Miserere: A Sequence of Music for Lent...

Biography

A mediocre singer and choir director, a priest without a parish, a composer out of touch with the trends of his time--Giovanni Croce seems a prime candidate for benign neglect. Yet his vocal music, if hardly progressive, is well crafted and nicely accommodating to amateur singers; Croce was a tremendous if long-distance influence on English madrigalist Thomas Morley, and his works found favor not only in the Europe of his own time but during periodic madrigal revivals in the ensuing centuries. Croce became a member of the choir of San Marco in Venice when he was a boy. Surely he had an early encounter with the music of Andrea Gabrieli, which he imitated in his own music for the rest of his life. He had taken orders by 1585, but seems not to have actually served as a parish priest. Instead, in the 1590s he acted as vicemaestro di cappella at San Marco, and supervised vocal instruction at the church's seminary. After some conniving and infighting, Croce ascended to the position of maestro upon his predecessor's death in 1603. Croce himself died six years later. His health wasn't the only thing to decline during his tenure; so did the choir.
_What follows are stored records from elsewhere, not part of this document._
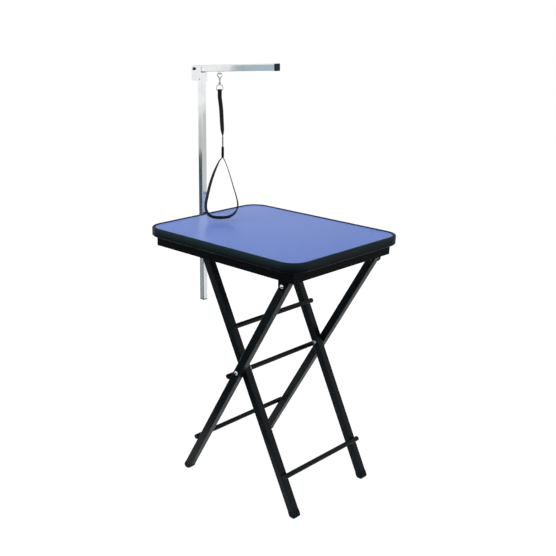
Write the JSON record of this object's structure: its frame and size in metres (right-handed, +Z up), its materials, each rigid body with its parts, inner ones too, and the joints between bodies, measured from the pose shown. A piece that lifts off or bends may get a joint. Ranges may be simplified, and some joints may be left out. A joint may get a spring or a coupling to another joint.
{
  "type": "dog grooming table",
  "caption": "Folding dog grooming table with a blue top, black crossed legs, a chrome post and arm, and a hanging noose.",
  "frame": {"origin": "centre of the overall footprint, on the floor", "axes": "+X along the long side of the top, away from the post; +Y from the near long side to the far one; +Z up"},
  "size_m": [0.659, 0.487, 1.275],
  "materials": {
    "blue_laminate": "fine textured",
    "board": "raw board",
    "edge_rubber": "satin",
    "black_steel": "satin enamel",
    "black_enamel": "gloss enamel",
    "foot_rubber": "matte",
    "black_plastic": "satin",
    "chrome": "bright",
    "hook_metal": "plated",
    "webbing": "woven"
  },
  "bodies": {
    "outer_frame": {"outer_leg_near": "black_enamel", "outer_leg_far": "black_enamel", "outer_lower_bar": "black_enamel", "outer_middle_bar": "black_enamel", "outer_foot_near": "foot_rubber", "outer_foot_far": "foot_rubber", "outer_leg_plug_near": "black_plastic", "outer_leg_plug_far": "black_plastic", "pivot_bolt_near": "chrome", "pivot_bolt_far": "chrome"},
    "inner_frame": {"inner_leg_near": "black_enamel", "inner_leg_far": "black_enamel", "inner_upper_bar": "black_enamel", "inner_lower_bar": "black_enamel", "inner_foot_near": "foot_rubber", "inner_foot_far": "foot_rubber", "inner_leg_plug_near": "black_plastic", "inner_leg_plug_far": "black_plastic", "pivot_washer_near": "black_plastic", "pivot_washer_far": "black_plastic", "pivot_nut_near": "chrome", "pivot_nut_far": "chrome"},
    "table_top": {"top_board": "board", "top_mat": "blue_laminate", "edge_trim": "edge_rubber", "near_rail": "black_steel", "far_rail": "black_steel", "left_rail": "black_steel", "right_rail": "black_steel", "hinge_plate_near": "black_steel", "hinge_plate_far": "black_steel", "hinge_pin_near": "chrome", "hinge_pin_far": "chrome", "hinge_washer_near": "black_plastic", "hinge_washer_far": "black_plastic", "leg_seat_near": "black_plastic", "leg_seat_far": "black_plastic", "post_socket": "black_steel", "socket_bolt_near": "black_steel", "socket_bolt_far": "black_steel"},
    "clamp": {"clamp_screw": "chrome", "clamp_knob": "black_plastic"},
    "post": {"post_tube": "chrome", "post_plug": "black_plastic", "arm_bracket": "chrome", "bracket_rivet": "chrome", "arm_pivot_bolt": "chrome"},
    "arm_knob": {"arm_knob": "black_plastic"},
    "arm": {"arm_tube": "chrome", "arm_end_cap": "black_plastic", "hook_staple": "chrome"},
    "hook": {"snap_hook": "hook_metal", "gate_pin": "hook_metal"},
    "gate": {"hook_gate": "hook_metal"},
    "leash": {"swivel_ring": "hook_metal", "leash_strap": "webbing", "noose_loop": "webbing"},
    "slider": {"noose_slider": "black_plastic"}
  },
  "joints": [
    {"name": "leg_fold", "type": "hinge", "parent": "outer_frame", "child": "inner_frame", "pos_m": [0.08705, 0, 0.4232], "axis": [0, 1, 0], "range_deg": [0, 55.5]},
    {"name": "top_lift", "type": "hinge", "parent": "outer_frame", "child": "table_top", "pos_m": [0.26133, 0, 0.7344], "axis": [0, 1, 0], "range_deg": [0, 95]},
    {"name": "clamp_turn", "type": "hinge", "parent": "table_top", "child": "clamp", "pos_m": [-0.29295, 0.013, 0.7619], "axis": [1, 0, 0], "range_deg": [0, 360]},
    {"name": "post_height", "type": "slide", "parent": "table_top", "child": "post", "axis": [0, 0, 1], "range_m": [0, 0.2]},
    {"name": "arm_knob_turn", "type": "hinge", "parent": "post", "child": "arm_knob", "pos_m": [-0.31515, 0.013, 1.2485], "axis": [0, -1, 0], "range_deg": [0, 360]},
    {"name": "arm_fold", "type": "hinge", "parent": "post", "child": "arm", "pos_m": [-0.31515, 0.013, 1.2485], "axis": [0, -1, 0], "range_deg": [0, 265]},
    {"name": "hook_swing", "type": "hinge", "parent": "arm", "child": "hook", "pos_m": [-0.21411, 0.013, 1.23678], "axis": [1, 0, 0], "range_deg": [-40, 40]},
    {"name": "gate_open", "type": "hinge", "parent": "hook", "child": "gate", "pos_m": [-0.21178, 0.01533, 1.22753], "axis": [0.7071, -0.7071, 0], "range_deg": [0, 22], "stiffness_Nm_per_rad": 0.02, "springref_deg": -17.19},
    {"name": "ring_swivel", "type": "hinge", "parent": "hook", "child": "leash", "pos_m": [-0.21411, 0.013, 1.20933], "axis": [0, 0, 1], "continuous": true},
    {"name": "slider_slide", "type": "slide", "parent": "leash", "child": "slider", "axis": [0, 0, 1], "range_m": [0, 0.03]}
  ]
}
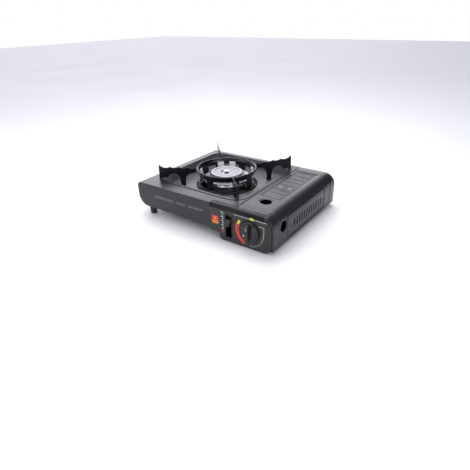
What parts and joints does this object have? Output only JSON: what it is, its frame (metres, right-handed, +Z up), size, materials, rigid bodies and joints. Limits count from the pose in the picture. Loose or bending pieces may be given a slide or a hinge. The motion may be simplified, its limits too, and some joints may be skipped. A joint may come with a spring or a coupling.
{
  "type": "portable gas stove",
  "caption": "Portable butane stove with an enamelled pan and pot arms, a side-hinged cartridge lid, a control knob and a cartridge lock lever.",
  "frame": {"origin": "middle of the footprint's bounding box, on the surface that the feet stand on", "axes": "+Z up, +X towards the cartridge bay, -Y towards the control panel's front face"},
  "size_m": [0.34, 0.2864, 0.1028],
  "materials": {
    "dark_paint": "satin",
    "black_enamel": "gloss",
    "panel_black": "satin",
    "knob_black": "satin",
    "lever_black": "satin",
    "rubber_black": "matte",
    "plated_steel": "satin",
    "cast_aluminium": "matte",
    "bright_steel": "gloss",
    "brass": "satin",
    "white_ceramic": "gloss",
    "wire_red": "satin"
  },
  "bodies": {
    "body": {"casing": "dark_paint", "front_plate": "dark_paint", "back_plate": "dark_paint", "front_cap": "dark_paint", "back_cap": "dark_paint", "control_panel": "panel_black", "piezo_igniter": "knob_black", "foot_front_left": "rubber_black", "foot_back_left": "rubber_black", "foot_front_right": "rubber_black", "foot_back_right": "rubber_black", "socket_seal": "rubber_black", "trough": "plated_steel", "hinge_rod": "plated_steel", "hinge_bracket_front": "plated_steel", "hinge_bracket_back": "plated_steel", "valve_plate": "plated_steel", "notch_guide": "plated_steel", "crank_pin": "plated_steel", "crank_bracket": "plated_steel", "heat_shield": "plated_steel", "burner_bracket": "plated_steel", "electrode_tip": "plated_steel", "burner_base": "cast_aluminium", "mixing_tube": "cast_aluminium", "regulator": "cast_aluminium", "burner_cap": "bright_steel", "cap_screw": "bright_steel", "drip_bowl": "bright_steel", "heat_plate": "bright_steel", "crank_spring": "bright_steel", "burner_ring": "brass", "jet": "brass", "gas_pipe": "brass", "electrode_insulator": "white_ceramic", "ignition_wire": "wire_red"},
    "lid": {"lid": "dark_paint", "lid_knuckle_front": "plated_steel", "lid_knuckle_back": "plated_steel"},
    "pan_support": {"pan": "black_enamel", "collar": "black_enamel", "arm_front_right": "black_enamel", "arm_back_right": "black_enamel", "arm_back_left": "black_enamel", "arm_front_left": "black_enamel"},
    "knob": {"knob": "knob_black", "knob_shaft": "plated_steel"},
    "lever": {"lock_lever": "lever_black", "lever_slide": "plated_steel"},
    "crank": {"lock_crank": "plated_steel"},
    "carriage": {"carriage": "plated_steel"}
  },
  "joints": [
    {"name": "lid_hinge", "type": "hinge", "parent": "body", "child": "lid", "pos_m": [0.165, 0.008, 0.011], "axis": [0, 1, 0], "range_deg": [0, 90]},
    {"name": "pan_lift", "type": "slide", "parent": "body", "child": "pan_support", "axis": [0, 0, 1], "range_m": [0, 0.05]},
    {"name": "knob_turn", "type": "hinge", "parent": "body", "child": "knob", "pos_m": [0.122, -0.1272, 0.0375], "axis": [0, -1, 0], "range_deg": [0, 120]},
    {"name": "lever_travel", "type": "slide", "parent": "body", "child": "lever", "axis": [0, 0, -1], "range_m": [0, 0.022]},
    {"name": "crank_turn", "type": "hinge", "parent": "body", "child": "crank", "pos_m": [0.0732, -0.1, 0.034], "axis": [1, 0, 0], "range_deg": [0, 60]},
    {"name": "carriage_travel", "type": "slide", "parent": "body", "child": "carriage", "axis": [0, -1, 0], "range_m": [0, 0.008]}
  ],
  "couplings": [
    {"joint": "crank_turn", "follows": "lever_travel", "rad_per_m": 47.59},
    {"joint": "carriage_travel", "follows": "lever_travel", "ratio": 0.3636}
  ]
}
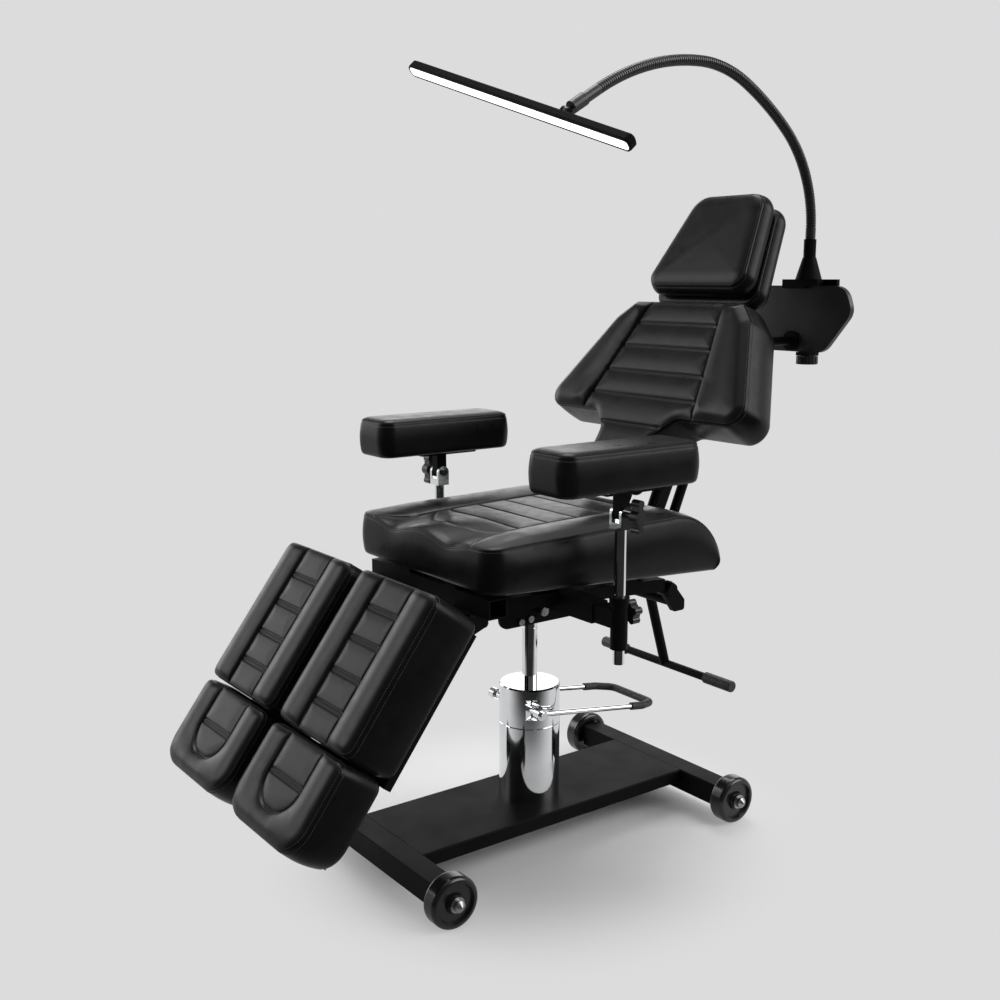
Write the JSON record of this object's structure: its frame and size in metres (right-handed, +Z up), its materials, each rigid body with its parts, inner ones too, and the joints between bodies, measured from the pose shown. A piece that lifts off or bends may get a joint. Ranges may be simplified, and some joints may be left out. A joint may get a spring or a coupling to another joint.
{
  "type": "tattoo chair",
  "caption": "Hydraulic tattoo chair with split leg rests, notched reclining back, adjustable armrests and headrest, foot bar and clamped gooseneck light bar.",
  "frame": {"origin": "on the floor, under the axis of the hydraulic pump", "axes": "+Z up; the sitter faces -Y, so the leg rests point to -Y; the sitter's left hand is on +X"},
  "size_m": [0.706, 1.41, 1.5853],
  "materials": {
    "black_paint": "satin powder coat",
    "chrome": "polished",
    "zinc_steel": "blackened",
    "grip_rubber": "matte",
    "wheel_black": "gloss",
    "black_leather": "smooth, fine grain",
    "board_wood": "stained plywood",
    "black_plastic": "matte",
    "white_diffuser": "lit diffuser"
  },
  "bodies": {
    "base": {"base_deck": "black_paint", "front_crossbar": "black_paint", "rear_crossbar": "black_paint", "axle_bolts": "zinc_steel", "pump_cylinder": "chrome", "pump_head": "chrome"},
    "front_left_wheel": {"wheel_front_left": "wheel_black"},
    "front_right_wheel": {"wheel_front_right": "wheel_black"},
    "rear_left_wheel": {"wheel_rear_left": "wheel_black"},
    "rear_right_wheel": {"wheel_rear_right": "wheel_black"},
    "pedal": {"pedal_loop": "chrome", "pedal_grip": "grip_rubber"},
    "lift": {"piston_rod": "chrome", "swivel_bearing": "zinc_steel"},
    "seat": {"seat_hub": "black_paint", "cross_tube": "black_paint", "left_side_rail": "black_paint", "right_side_rail": "black_paint", "leg_hinge_rail": "black_paint", "rear_rail": "black_paint", "seat_board": "board_wood", "seat_cushion": "black_leather", "frame_bolts": "zinc_steel"},
    "foot_rest_bar": {"foot_bar": "black_paint", "foot_bar_grips": "grip_rubber"},
    "back": {"back_frame": "black_paint", "back_cushion": "black_leather", "rear_panel": "black_plastic", "lamp_clamp": "black_paint"},
    "strut_cylinders": {"gas_cylinders": "black_paint"},
    "strut_rods": {"gas_rods": "chrome"},
    "head_carrier": {"head_slide": "chrome"},
    "head": {"head_hinge": "black_paint", "head_cushion": "black_leather", "head_pillow": "black_leather"},
    "clamp_knob": {"clamp_screw": "black_plastic"},
    "lamp_arm": {"lamp_post": "black_paint", "gooseneck": "black_plastic"},
    "light": {"lamp_housing": "black_paint", "lamp_diffuser": "white_diffuser"},
    "left_arm": {"left_arm_tube": "black_paint"},
    "left_arm_lift": {"left_arm_post": "chrome"},
    "left_pad": {"left_pad_bracket": "black_paint", "left_arm_pad": "black_leather"},
    "left_star": {"left_post_knob": "black_plastic"},
    "left_wing": {"left_tilt_knob": "black_plastic"},
    "left_leg": {"left_leg_frame": "black_paint", "left_calf_cushion": "black_leather"},
    "left_foot": {"left_foot_slide": "black_paint", "left_foot_cushion": "black_leather"},
    "right_arm": {"right_arm_tube": "black_paint"},
    "right_arm_lift": {"right_arm_post": "chrome"},
    "right_pad": {"right_pad_bracket": "black_paint", "right_arm_pad": "black_leather"},
    "right_star": {"right_post_knob": "black_plastic"},
    "right_wing": {"right_tilt_knob": "black_plastic"},
    "right_leg": {"right_leg_frame": "black_paint", "right_calf_cushion": "black_leather"},
    "right_foot": {"right_foot_slide": "black_paint", "right_foot_cushion": "black_leather"}
  },
  "joints": [
    {"name": "front_left_wheel_roll", "type": "hinge", "parent": "base", "child": "front_left_wheel", "pos_m": [0.24, -0.3636, 0.05], "axis": [1, 0, 0], "continuous": true},
    {"name": "rear_left_wheel_roll", "type": "hinge", "parent": "base", "child": "rear_left_wheel", "pos_m": [0.24, 0.3636, 0.05], "axis": [1, 0, 0], "continuous": true},
    {"name": "front_right_wheel_roll", "type": "hinge", "parent": "base", "child": "front_right_wheel", "pos_m": [-0.24, -0.3636, 0.05], "axis": [1, 0, 0], "continuous": true},
    {"name": "rear_right_wheel_roll", "type": "hinge", "parent": "base", "child": "rear_right_wheel", "pos_m": [-0.24, 0.3636, 0.05], "axis": [1, 0, 0], "continuous": true},
    {"name": "pedal_press", "type": "hinge", "parent": "base", "child": "pedal", "pos_m": [0, -0.033, 0.279], "axis": [1, 0, 0], "range_deg": [-25, 0], "stiffness_Nm_per_rad": 8, "springref_deg": 17.19},
    {"name": "pump_lift", "type": "slide", "parent": "base", "child": "lift", "axis": [0, 0, 1], "range_m": [-0.12, 0.05]},
    {"name": "seat_swivel", "type": "hinge", "parent": "lift", "child": "seat", "pos_m": [0, 0, 0.48], "axis": [0, 0, 1], "continuous": true},
    {"name": "foot_bar_fold", "type": "hinge", "parent": "seat", "child": "foot_rest_bar", "pos_m": [0, 0.33, 0.487], "axis": [1, 0, 0], "range_deg": [0, 30]},
    {"name": "back_recline", "type": "hinge", "parent": "seat", "child": "back", "pos_m": [0, 0.264, 0.508], "axis": [-1, 0, 0], "range_deg": [-10, 57]},
    {"name": "strut_swing", "type": "hinge", "parent": "back", "child": "strut_cylinders", "pos_m": [0, 0.422, 0.76], "axis": [-1, 0, 0], "range_deg": [-1, 5]},
    {"name": "strut_stroke", "type": "slide", "parent": "strut_cylinders", "child": "strut_rods", "axis": [0, 0.3919, 0.92], "range_m": [-0.009, 0.042]},
    {"name": "head_height", "type": "slide", "parent": "back", "child": "head_carrier", "axis": [0, 0.5432, 0.8396], "range_m": [0, 0.05]},
    {"name": "head_tilt", "type": "hinge", "parent": "head_carrier", "child": "head", "pos_m": [0, 0.57963, 1.16004], "axis": [-1, 0, 0], "range_deg": [-8, 12]},
    {"name": "clamp_turn", "type": "hinge", "parent": "back", "child": "clamp_knob", "pos_m": [0.116, 0.6975, 0.96], "axis": [0, 0, 1], "continuous": true},
    {"name": "lamp_swivel", "type": "hinge", "parent": "back", "child": "lamp_arm", "pos_m": [0.116, 0.69, 1.16], "axis": [0, 0, 1], "continuous": true},
    {"name": "light_tilt", "type": "hinge", "parent": "lamp_arm", "child": "light", "pos_m": [0.116, -0.01117, 1.45175], "axis": [-0.9319, -0.171, 0.32], "range_deg": [-15, 15]},
    {"name": "left_arm_width", "type": "slide", "parent": "seat", "child": "left_arm", "axis": [1, 0, 0], "range_m": [0, 0.06]},
    {"name": "left_arm_height", "type": "slide", "parent": "left_arm", "child": "left_arm_lift", "axis": [0, 0, 1], "range_m": [-0.05, 0.06]},
    {"name": "left_pad_tilt", "type": "hinge", "parent": "left_arm_lift", "child": "left_pad", "pos_m": [0.299, -0.023, 0.728], "axis": [1, 0, 0], "range_deg": [-25, 25]},
    {"name": "left_star_turn", "type": "hinge", "parent": "left_arm", "child": "left_star", "pos_m": [0.299, 0.01, 0.538], "axis": [0, 1, 0], "continuous": true},
    {"name": "left_wing_turn", "type": "hinge", "parent": "left_arm_lift", "child": "left_wing", "pos_m": [0.299, -0.023, 0.728], "axis": [1, 0, 0], "continuous": true},
    {"name": "left_leg_lift", "type": "hinge", "parent": "seat", "child": "left_leg", "pos_m": [0.145, -0.262, 0.54], "axis": [-1, 0, 0], "range_deg": [-5, 53.3]},
    {"name": "left_foot_extend", "type": "slide", "parent": "left_leg", "child": "left_foot", "axis": [0, -0.5976, -0.8018], "range_m": [0, 0.1]},
    {"name": "right_arm_width", "type": "slide", "parent": "seat", "child": "right_arm", "axis": [-1, 0, 0], "range_m": [0, 0.06]},
    {"name": "right_arm_height", "type": "slide", "parent": "right_arm", "child": "right_arm_lift", "axis": [0, 0, 1], "range_m": [-0.05, 0.06]},
    {"name": "right_pad_tilt", "type": "hinge", "parent": "right_arm_lift", "child": "right_pad", "pos_m": [-0.299, -0.023, 0.728], "axis": [1, 0, 0], "range_deg": [-25, 25]},
    {"name": "right_star_turn", "type": "hinge", "parent": "right_arm", "child": "right_star", "pos_m": [-0.299, 0.01, 0.538], "axis": [0, 1, 0], "continuous": true},
    {"name": "right_wing_turn", "type": "hinge", "parent": "right_arm_lift", "child": "right_wing", "pos_m": [-0.299, -0.023, 0.728], "axis": [1, 0, 0], "continuous": true},
    {"name": "right_leg_lift", "type": "hinge", "parent": "seat", "child": "right_leg", "pos_m": [-0.145, -0.262, 0.54], "axis": [-1, 0, 0], "range_deg": [-5, 53.3]},
    {"name": "right_foot_extend", "type": "slide", "parent": "right_leg", "child": "right_foot", "axis": [0, -0.5976, -0.8018], "range_m": [0, 0.1]}
  ],
  "couplings": [
    {"joint": "strut_swing", "follows": "back_recline", "ratio": 0.0678},
    {"joint": "strut_stroke", "follows": "back_recline", "m_per_rad": 0.03934}
  ]
}
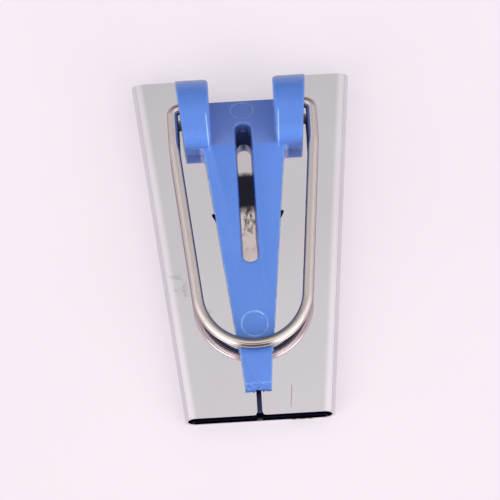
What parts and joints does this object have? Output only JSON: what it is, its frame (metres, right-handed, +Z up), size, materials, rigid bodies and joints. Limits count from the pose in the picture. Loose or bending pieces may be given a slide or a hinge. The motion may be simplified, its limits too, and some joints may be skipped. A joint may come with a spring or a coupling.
{
  "type": "bias tape maker",
  "caption": "Folded sheet metal sleeve that tapers to a narrow exit, with a plastic guide seated in its top gap and a hinged wire handle; folds a cloth strip into tape",
  "frame": {"origin": "middle of the footprint, on the plane that the flat underside of the metal shell rests on", "axes": "X across the tool, +Y from the narrow exit to the wide entry, +Z up through the guide"},
  "size_m": [0.0406, 0.065, 0.0128],
  "materials": {
    "plated_steel": "bright nickel plating with fine scuffs",
    "blue_plastic": "moulded blue plastic with a soft gloss",
    "plated_wire": "bright nickel plated wire"
  },
  "bodies": {
    "tool": {"metal_shell": "plated_steel", "folding_guide": "blue_plastic"},
    "bail": {"wire_bail": "plated_wire"}
  },
  "joints": [
    {"name": "bail_swing", "type": "hinge", "parent": "tool", "child": "bail", "pos_m": [0, 0.02523, 0.01051], "axis": [-1, 0, 0], "range_deg": [0, 150]}
  ]
}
Whatever his shortcomings as a choir director, Croce found greater success as a composer. His work in the canzonetta and madrigal comedy forms were especially popular; they followed the familiar style of Andrea Gabrieli, and made no particular demands on singers. What his text settings lacked in psychological acuity they made up for in crisp rhythm, shapely melodies, and light texture. His madrigal comedies show greater awareness of the texts, poking fun at and satirizing as they do various stock figures in Venetian life, complete with allusions to popular songs of the day. His later masses and motets were certainly not pathbreaking; their virtue lay in their practicality. Croce designed most of them for use by small choirs of not necessarily adept singers; smooth and pure in the tradition of Palestrina, they make a good impression with the most modest of performance resources. His earlier works, interestingly, are more dense, contrapuntal, strongly rhythmic, and "modern," if imitation of Gabrieli could be taken as a sign of modernity. Only his posthumously published Sacre cantilene set a toe upon a really new path; this collection holds very early examples of church cantatas in the concertato manner, and anticipates certain elements in Schütz's music.